Immigration Law Is All About Family

The path from immigrant to U.S. citizen

On Behalf of | Jun 18, 2020 | Immigration Law

The U.S. is a nation of immigrants built on inclusiveness, and its leaders have long recognized that people from all walks of life may improve life here for everyone as well as enjoying the benefits of citizenship. 

The United States Citizenship and Immigration Services hit an 11-year high number of naturalized citizens in 2019, with 834,000 immigrants taking the oath of citizenship. 

Applying for a green card 

Without a permanent resident card, or green card, an individual may not work or enjoy the privileges of living in the U.S. To obtain a green card, however, he or she needs to meet certain requirements. Family relationships represent some of the most well-recognized pathways to obtaining a green card. 

An individual married to a U.S. citizen could apply for a family visa and obtain permanent residency. Children under the age of 21 with a parent who has citizenship can receive a green card. If a parent has a child over the age of 21 who became a naturalized citizen, he or she has the ability to petition for permanent residency. 
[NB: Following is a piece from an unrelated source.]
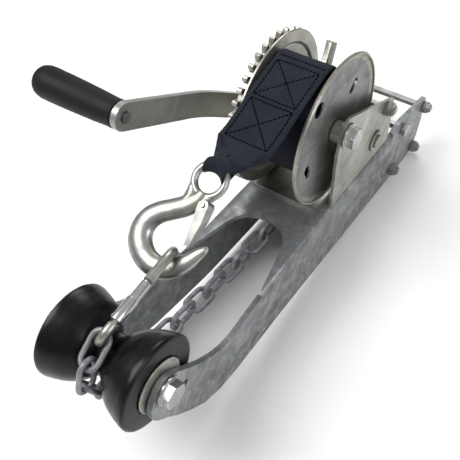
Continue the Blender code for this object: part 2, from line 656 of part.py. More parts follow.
# ---- Roller -----------------------------------------------------------------
def make_roller():
    half, bore = ROLLER_HALF, ROLLER_BOLT_R + 0.35
    end = [(33, half), (37.5, half), (39.2, half - 0.8), (ROLLER_END_R, half - 2), (39.3, 38),
           (38.2, 34), (36.3, 28), (33.8, 22), (30.0, 16), (26.0, 11.5), (22.6, 8),
           (19.6, 4.8), (ROLLER_WAIST_R, 2.6)]
    profile = end + [(r, -y) for r, y in reversed(end)]
    profile += [(bore, -half), (bore, half)]
    turned("bow_roller", profile, ROLLER, RUBBER, steps=32)
    face = ARM_HALF_WIDTH + GAP / MM
    inner = ARM_HALF_WIDTH - SHEET
    hex_bolt("roller_bolt", 0, 0, -face - 0.4, face + 13, ROLLER_BOLT_R, 19, ROLLER, BRIGHT,
             head=7, washer=2.2)
    hex_nut("roller_nut", 0, 0, face + 0.6, face + 11, ROLLER_BOLT_R + 0.35, 19, ROLLER, ZINC)
    for name, side in (("roller_washer_near", -1), ("roller_washer_far", 1)):
        y0, y1 = side * (ROLLER_HALF + 0.3), side * (inner - 0.9)
        ring(name, ROLLER_BOLT_R + 0.35, 23, min(y0, y1), max(y0, y1), ROLLER, ZINC, steps=32)


# ---- Strap lead -------------------------------------------------------------
DIP = math.radians(HOOK_DIP)
HOOK_WAY = Vector((-math.cos(DIP), 0, -math.sin(DIP)))     # from the eye to the bowl
EYE = Vector((EYE_CENTRE[0], 0, EYE_CENTRE[1]))
EYE_TOP = EYE - HOOK_WAY * EYE_RING_R                      # wire the strap loops over


def make_strap_lead():
    """Two plies from the top of the coil to a loop round the hook's eye."""
    centre = Vector((EYE_TOP.x, EYE_TOP.z))
    line = [Vector(point) for point in STRAP_LINE]
    upper, lower = [], []
    for i, here in enumerate(line):
        way = (line[min(i + 1, len(line) - 1)] - line[max(i - 1, 0)]).normalized()
        up = Vector((way.y, -way.x)) * STRAP_PLIES / 2
        upper.append(here + up)
        lower.append(here - up)
    outline = upper + arc(*centre, 7.0, 85, 275, 9) + lower[::-1]
    lead = slab("strap_lead", [outline], STRAP_WIDTH - 0.8, 0, ROOT, WEBBING)
    for name, side in (("near", -1), ("far", 1)):
        wedge = [(-97, side * 26.5), (-130, side * 12), (-150, side * 8.5),
                 (-150, side * 40), (-97, side * 40)]
        mesh = slab_mesh([wedge], 110)
        mesh.transform(Matrix.Rotation(math.radians(-90), 4, "X"))
        mesh.transform(Matrix.Translation((0, 0, 50 * MM)))
        boolean(lead, store("strap_wedge_" + name, mesh, ROOT))
    # Room for the eye to swing in the loop
    for i, lean in enumerate((-12, 0, 12)):
        room = eye_ring(f"strap_eye_room_{i}", EYE_WIRE_R + 0.5, ROOT)
        swing = Matrix.Translation(EYE_TOP * MM)
        swing = swing @ Matrix.Rotation(math.radians(lean), 4, "Y")
        swing = swing @ Matrix.Translation(-EYE_TOP * MM)
        room.data.transform(swing @ HOOK_FRAME)
        boolean(lead, room)


def plane_matrix(origin, along, across):
    """Frame whose X is across, Y is along and Z is their normal."""
    normal = across.cross(along)
    rot = Matrix((across, along, normal)).transposed().to_4x4()
    return Matrix.Translation(origin * MM) @ rot


HOOK_FRAME = plane_matrix(EYE, HOOK_WAY, Vector((0, 1, 0)))


def eye_ring(name, radius, parent, material=None):
    """The eye's wire, drawn about its own centre."""
    points = []
    for i in range(24):
        angle = 2 * math.pi * i / 24
        points.append((EYE_RING_R * math.cos(angle), EYE_RING_R * math.sin(angle), 0))
    return wire(name, points, radius, parent, material, cyclic=True)


# ---- Hook -------------------------------------------------------------------
HOOK = empty("hook_axis", EYE_TOP.x, EYE_TOP.z, ROOT)
HOOK_LOCAL = Matrix.Translation(-EYE_TOP * MM) @ HOOK_FRAME
LATCH_PIVOT = Vector((-6.9, 19.4, 0))
SNAP_POINT = Vector((1.0, 60.0, 0))


def hook_line():
    """(across, along, radius) of the forged bar from the shank round to the point."""
    return [(0.5, 12.5, 5.5), (2.5, 19, 7.2), (9, 25.5, 7.6), (17.6, 32.1, 8.0),
            (26.5, 38.8, 8.8), (32.6, 47, 9.6), (34.2, 56.5, 10.0), (31.0, 66, 10.2),
            (22.9, 73.6, 9.8), (13, 77, 9.4), (3.5, 76.2, 9.0), (-5, 72.2, 8.2),
            (-12.6, 64, 6.8), (-18.2, 54.8, 5.0), (-21.6, 49.5, 3.4), (-23.2, 47.0, 1.8)]


def make_hook():
    line = hook_line()
    body = wire("hook_body", [(a, b, 0) for a, b, _ in line], 10.0, HOOK, BRIGHT,
                radii=[r for _, _, r in line])
    body.data.transform(Matrix.Diagonal((1, 1, 0.66, 1)))
    ringed = eye_ring("hook_eye", EYE_WIRE_R, HOOK)
    for obj in (body, ringed):
        obj.data.transform(HOOK_LOCAL)
    boolean(body, ringed, "UNION")
    x, y, _ = LATCH_PIVOT
    boss = bar("hook_boss", 14, 4.2, (x + 1.0, y - 0.3, -2.4), (x + 1.0, y - 0.3, 2.4), HOOK)
    boss.data.transform(HOOK_LOCAL)
    boolean(body, boss, "UNION")
    bore = bar("hook_rivet_bore", 12, 2.0, (x, y, -9), (x, y, 9), HOOK)
    bore.data.transform(HOOK_LOCAL)
    boolean(body, bore)


def make_latch():
    """A sprung keeper folded from sheet: two cheeks on the rivet and a web to the point."""
    x, y, _ = LATCH_PIVOT
    rivet = bar("latch_rivet", 12, 1.7, (x, y, -7.6), (x, y, 7.6), HOOK, ZINC)
    rivet.data.transform(HOOK_LOCAL)
    local = HOOK_LOCAL @ Matrix.Translation(LATCH_PIVOT * MM)
    outline = [(-4.3, -1.5), (-2.5, -4), (1.5, -4.2), (4.3, -1.0), (4.3, 3.5), (2.6, 12),
               (1.0, 33.0), (-3.0, 32.2), (-5.0, 12)]
    inside = [(-2.9, -9), (9, -9), (9, 24), (-1.6, 31), (-3.9, 12)]
    latch = flat_plate("hook_latch", outline, 13.2, LATCH, ZINC)
    boolean(latch, flat_plate("latch_inside", inside, 10.8, LATCH))
    boolean(latch, bar("latch_bore", 12, 2.05, (0, 0, -9), (0, 0, 9), LATCH))
    # The cheeks close in towards the point
    for name in ("hook_latch", "latch_inside"):
        for vert in bpy.data.objects[name].data.vertices:
            vert.co.z *= 1 - 0.013 * (vert.co.y / MM + 4)
    for name in ("hook_latch", "latch_inside", "latch_bore"):
        bpy.data.objects[name].data.transform(LATCH_TURN)


def flat_plate(name, outline, thickness, parent, material=None):
    """A plate drawn in the local X-Y plane."""
    mesh = slab_mesh([outline], thickness)
    mesh.transform(Matrix.Rotation(math.radians(-90), 4, "X"))
    return store(name, mesh, parent, material)


# ---- Chain ------------------------------------------------------------------
def chain_places():
    """Centre, direction and lie of each link, from the snap back to the anchor bolt."""
    axis = Vector((ROLLER_AXIS[0], 0, ROLLER_AXIS[1]))
    turn = 2 * math.asin(CHAIN_PITCH / 2 / CHAIN_WRAP_R)
    points = []
    for i in range(4):
        a = math.radians(CHAIN_START_ANGLE) + i * turn
        points.append(axis + Vector((math.cos(a), 0, math.sin(a))) * CHAIN_WRAP_R)
    points.insert(0, points[0] - (points[0] - SNAP_LOW).normalized() * CHAIN_PITCH)
    # The run back to the anchor hangs in a shallow curve, one pitch at a time
    run = Vector((CHAIN_ANCHOR[0], 0, CHAIN_ANCHOR[1])) - points[-1]
    steps = CHAIN_LINKS - 4
    origin = points[-1].copy()
    for i in range(1, steps + 1):
        share = i / steps
        points.append(origin + run * share - Vector((0, 0, 20 * share * (1 - share))))
    return [((a + b) / 2, (b - a).normalized(), i % 2 == 0)
            for i, (a, b) in enumerate(zip(points[:-1], points[1:]))]


def make_chain():
    bend = CHAIN_HALF_WIDTH - CHAIN_WIRE_R
    straight = CHAIN_INSIDE / 2 + CHAIN_WIRE_R - bend
    outline = arc(0, straight, bend, 0, 180, 7) + arc(0, -straight, bend, 180, 360, 7)
    for i, (centre, way, flat) in enumerate(chain_places()):
        across = Vector((0, 1, 0)) if flat else Vector((0, 1, 0)).cross(way)
        frame = plane_matrix(centre, way, across)
        link = wire(f"chain_link_{i + 1:02d}", [(x, y, 0) for x, y in outline], CHAIN_WIRE_R,
                    ROOT, CHAIN_GREY, cyclic=True)
        link.data.transform(frame)


# ---- Snap -------------------------------------------------------------------
# Drawn in its own plane: X away from the gate, Y from the hook to the chain
SNAP_TOP = EYE + Vector((0, 1, 0)) * SNAP_POINT.x + HOOK_WAY * SNAP_POINT.y
SNAP_LOW = Vector((-283.5, 0.0, -10.8))
SNAP_WAY = (SNAP_LOW - SNAP_TOP).normalized()
SNAP_LENGTH = (SNAP_LOW - SNAP_TOP).length
SNAP_LEAN = Vector((0.09, 0.444, -0.891))
SNAP_SIDE = (SNAP_LEAN - SNAP_WAY * SNAP_WAY.dot(SNAP_LEAN)).normalized()
SNAP_TURN = plane_matrix(Vector((0, 0, 0)), SNAP_WAY, SNAP_SIDE)
SNAP = empty("snap_axis", SNAP_TOP.x, SNAP_TOP.z, ROOT, SNAP_TOP.y)
GATE_PIN = Vector((-13.6, SNAP_LENGTH - 17.5, 0))
GATE_PLACE = SNAP_TURN.to_3x3() @ GATE_PIN
GATE = empty("gate_axis", GATE_PLACE.x, GATE_PLACE.z, SNAP, GATE_PLACE.y)
LATCH_PLACE = HOOK_LOCAL @ (LATCH_PIVOT * MM) / MM
LATCH = empty("latch_axis", LATCH_PLACE.x, LATCH_PLACE.z, HOOK, LATCH_PLACE.y)
LATCH_TURN = HOOK_LOCAL.to_3x3().to_4x4()


def make_snap():
    end = SNAP_LENGTH
    top = arc(6, 17, 17, 185, 355, 11)
    low = arc(-4, end - 10, 10, 15, 168, 9)
    path = [(-11.9, GATE_PIN.y - GATE_LENGTH - 1.2), (-11.2, 20)] + top + low
    path += [(GATE_PIN.x, GATE_PIN.y + 5.6)]
    body = wire("snap_body", [(x, y, 0) for x, y in path], SNAP_WIRE_R, SNAP, BRIGHT)
    tongue = flat_plate("snap_tongue", [(GATE_PIN.x - 3.4, GATE_PIN.y + 7.5), (GATE_PIN.x - 3.4,
                        GATE_PIN.y - 3), (GATE_PIN.x + 3.4, GATE_PIN.y - 3),
                        (GATE_PIN.x + 3.4, GATE_PIN.y + 7.5)], 3.0, SNAP)
    boolean(body, tongue, "UNION")
    pin_ends = ((GATE_PIN.x, GATE_PIN.y, -5.2), (GATE_PIN.x, GATE_PIN.y, 5.2))
    bore = bar("snap_pin_bore", 12, 1.6, (pin_ends[0][0], pin_ends[0][1], -9),
               (pin_ends[1][0], pin_ends[1][1], 9), SNAP)
    boolean(body, bore)
    pin = bar("gate_pin", 12, 1.3, *pin_ends, SNAP, ZINC)
    for obj in (body, tongue, bore, pin):
        obj.data.transform(SNAP_TURN)
    gate = bar("snap_gate", 16, GATE_R, (0, 2.5, 0), (1.6, -GATE_LENGTH, 0), GATE, BRIGHT)
    fork = [(-8, 9), (-8, -5.2), (8, -5.2), (8, 9)]
    slot = flat_plate("gate_slot", fork, 3.6, GATE)
    boolean(gate, slot)
    hole = bar("gate_bore", 12, 1.6, (0, 0, -9), (0, 0, 9), GATE)
    boolean(gate, hole)
    for obj in (gate, slot, hole):
        obj.data.transform(SNAP_TURN)


make_bracket()
make_frame()
make_post_bolts()
make_base_bolts()
make_chain_stud()
make_axle_and_shaft_fittings()
make_drum()
make_crank()
make_pawl()
make_roller()
make_strap_lead()
make_hook()
make_latch()
make_snap()
make_chain()
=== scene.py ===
"""Finished look of the boat trailer winch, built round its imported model.

Lengths below are millimetres unless a name says otherwise.  The drum's axis
gives the main places: a point (x, y, z) counts from there.
"""

import json
import math

import bmesh
import bpy
from mathutils import Matrix, Vector

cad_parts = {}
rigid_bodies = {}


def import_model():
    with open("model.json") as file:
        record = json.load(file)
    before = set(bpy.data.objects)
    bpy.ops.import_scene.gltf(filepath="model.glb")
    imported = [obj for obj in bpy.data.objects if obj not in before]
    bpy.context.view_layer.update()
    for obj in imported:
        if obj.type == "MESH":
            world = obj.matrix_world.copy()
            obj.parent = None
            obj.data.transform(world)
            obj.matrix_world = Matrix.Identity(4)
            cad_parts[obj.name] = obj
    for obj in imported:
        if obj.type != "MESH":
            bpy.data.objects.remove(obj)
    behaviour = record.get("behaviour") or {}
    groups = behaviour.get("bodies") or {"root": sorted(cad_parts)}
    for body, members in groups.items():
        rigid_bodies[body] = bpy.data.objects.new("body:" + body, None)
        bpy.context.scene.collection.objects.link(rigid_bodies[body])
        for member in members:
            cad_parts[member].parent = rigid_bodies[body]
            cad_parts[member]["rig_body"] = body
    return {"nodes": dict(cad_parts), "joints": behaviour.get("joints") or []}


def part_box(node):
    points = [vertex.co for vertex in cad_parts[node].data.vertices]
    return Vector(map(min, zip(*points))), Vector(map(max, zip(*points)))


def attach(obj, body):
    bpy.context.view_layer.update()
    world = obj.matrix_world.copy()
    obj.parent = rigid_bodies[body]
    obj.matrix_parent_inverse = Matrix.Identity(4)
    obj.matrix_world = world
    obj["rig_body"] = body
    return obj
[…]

Maintaining eligibility for residency 

After receiving a green card, certain actions could make an individual eligible for deportation. To avoid losing the status of a permanent resident, an individual must not commit any unlawful acts. He or she must also be sure to not fail to meet the ongoing requirements. 

When green card holders change their primary residences, they must inform the USCIS of an updated address. Failing to do so could make it harder to achieve citizenship. 

Becoming a naturalized U.S. citizen 

It takes at least five years of living in the U.S. as a permanent resident to apply for naturalization. An individual must have resided in Colorado for a minimum of three months before applying for U.S. citizenship in the state. The process includes testing an applicant’s ability to speak, read and write English. The test also includes a section on basic U.S. civics, which covers an understanding of American history and government.